Son association a développé Rhizome, un incubateur social qui mise sur les synergies locales pour faire émerger des projets viables. « Nous réunissons autour de la table les entrepreneurs, les collectivités, les associations et les habitants. Cette approche collective produit des projets beaucoup plus solides et pertinents pour le territoire », explique-t-elle.
Cette méthode a notamment permis l’émergence d’une recyclerie qui emploie aujourd’hui cinq personnes et dynamise toute une vallée cévenole. Un modèle que le livre blanc encourage à dupliquer dans d’autres territoires ruraux en France.
Portrait-robot de l’entrepreneur rural : un engagement local fort
Les entrepreneurs ruraux présentent des caractéristiques distinctes de leurs homologues urbains. « Ils sont généralement plus ancrés dans leur territoire, avec une forte volonté d’impact local », analyse Sébastien Lévrier, fondateur des Petites Rivières, une entreprise qui revitalise les centres-bourgs.
Le livre blanc révèle que 68% des entrepreneurs accompagnés dans le cadre du programme souhaitaient avant tout contribuer à la vie locale. « Contrairement aux idées reçues, la recherche de profit n’est pas leur motivation première. Ces entrepreneurs veulent créer de la valeur sociale, environnementale et économique pour leur territoire », précise Josepha Poret.
Autre spécificité : ces porteurs de projet privilégient souvent des modèles hybrides, à mi-chemin entre l’entreprise classique et l’association, comme les coopératives ou les entreprises à mission. Une approche qui répond aux besoins particuliers des économies rurales.
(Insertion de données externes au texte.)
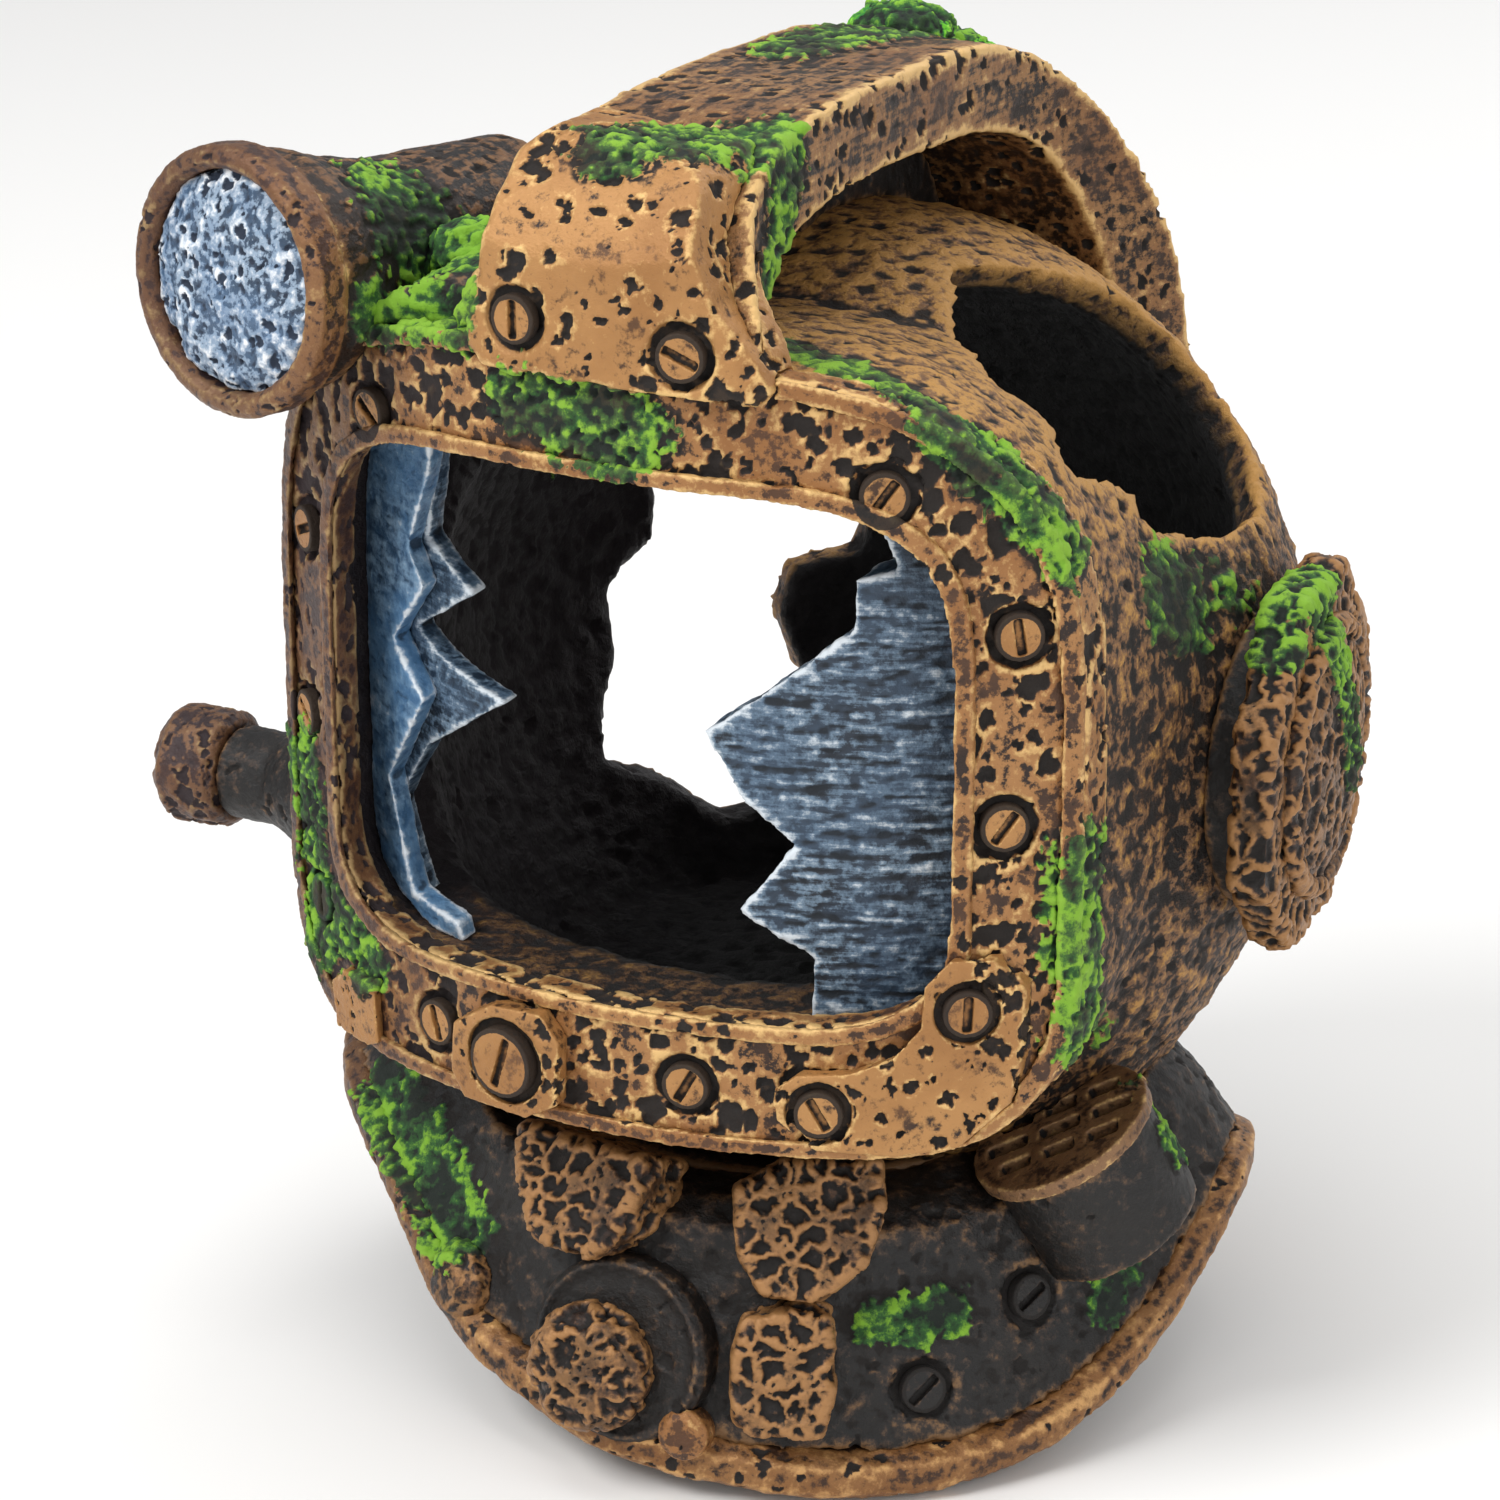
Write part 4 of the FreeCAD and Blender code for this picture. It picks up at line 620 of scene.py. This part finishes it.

Des méthodes d’accompagnement innovantes adaptées aux ruralités
L’accompagnement entrepreneurial en milieu rural ne peut pas simplement répliquer les modèles urbains. C’est le constat partagé par Elise Depecker, directrice d’Atis, structure d’accompagnement en Nouvelle-Aquitaine : « Nous avons dû réinventer nos méthodes pour les adapter aux réalités rurales. »
Parmi les innovations développées : des parcours d’accompagnement itinérants qui se déplacent sur les territoires, des formats mixant présentiel et distanciel pour limiter les déplacements, et une forte implication des acteurs locaux dans le processus d’accompagnement.
« La proximité est essentielle. Nous avons mis en place des binômes locaux composés d’un accompagnateur professionnel et d’un entrepreneur du territoire. Cette complémentarité apporte une richesse incomparable au processus », témoigne Elise Depecker. Une approche qui a permis à Atis d’accompagner efficacement 42 porteurs de projet en Dordogne et Lot-et-Garonne.
Les 10 propositions pour booster l’entrepreneuriat rural
Le livre blanc de la Fondation Entreprendre formule 10 propositions concrètes pour développer l’entrepreneuriat dans les territoires ruraux :
- Créer un réseau national dédié à l’entrepreneuriat rural
- Développer des tiers-lieux entrepreneuriaux dans les petites villes
- Former des accompagnateurs spécialisés dans les spécificités rurales
- Favoriser l’émergence de communautés d’entrepreneurs locales
- Adapter les dispositifs de financement aux projets ruraux
- Mettre en place des « bus de l’entrepreneuriat » itinérants
- Intégrer l’entrepreneuriat dans les projets de revitalisation des centres-bourgs
- Créer des ponts entre entrepreneurs urbains et ruraux
- Sensibiliser les jeunes ruraux à l’entrepreneuriat dès le collège
- Valoriser les success-stories entrepreneuriales rurales
« Ces propositions sont le fruit d’une expérimentation de terrain, pas de théories déconnectées des réalités », insiste Josepha Poret. « Nous espérons maintenant que les pouvoirs publics et les acteurs privés s’en saisiront pour structurer un véritable écosystème entrepreneurial rural. »
Une ambition nationale pour les entrepreneurs ruraux
Le programme « Entreprendre en ruralités » a bénéficié du soutien financier d’AG2R La Mondiale, de la fondation RTE et de la fondation Terre & Fils. Au-delà du livre blanc, la Fondation Entreprendre ambitionne désormais de créer une véritable politique nationale en faveur de l’entrepreneuriat rural.
« Les entrepreneurs sont les premiers acteurs de la revitalisation des territoires ruraux. Ils créent des emplois, des services et du lien social là où ils sont parfois en train de disparaître », rappelle Josepha Poret. « Il est temps que cette réalité soit reconnue et soutenue à sa juste valeur. »
Le livre blanc propose notamment la création d’un observatoire national de l’entrepreneuriat rural, permettant de mesurer l’impact économique et social de ces initiatives sur les territoires. Une manière de rendre visible une dynamique entrepreneuriale trop souvent dans l’angle mort des politiques publiques.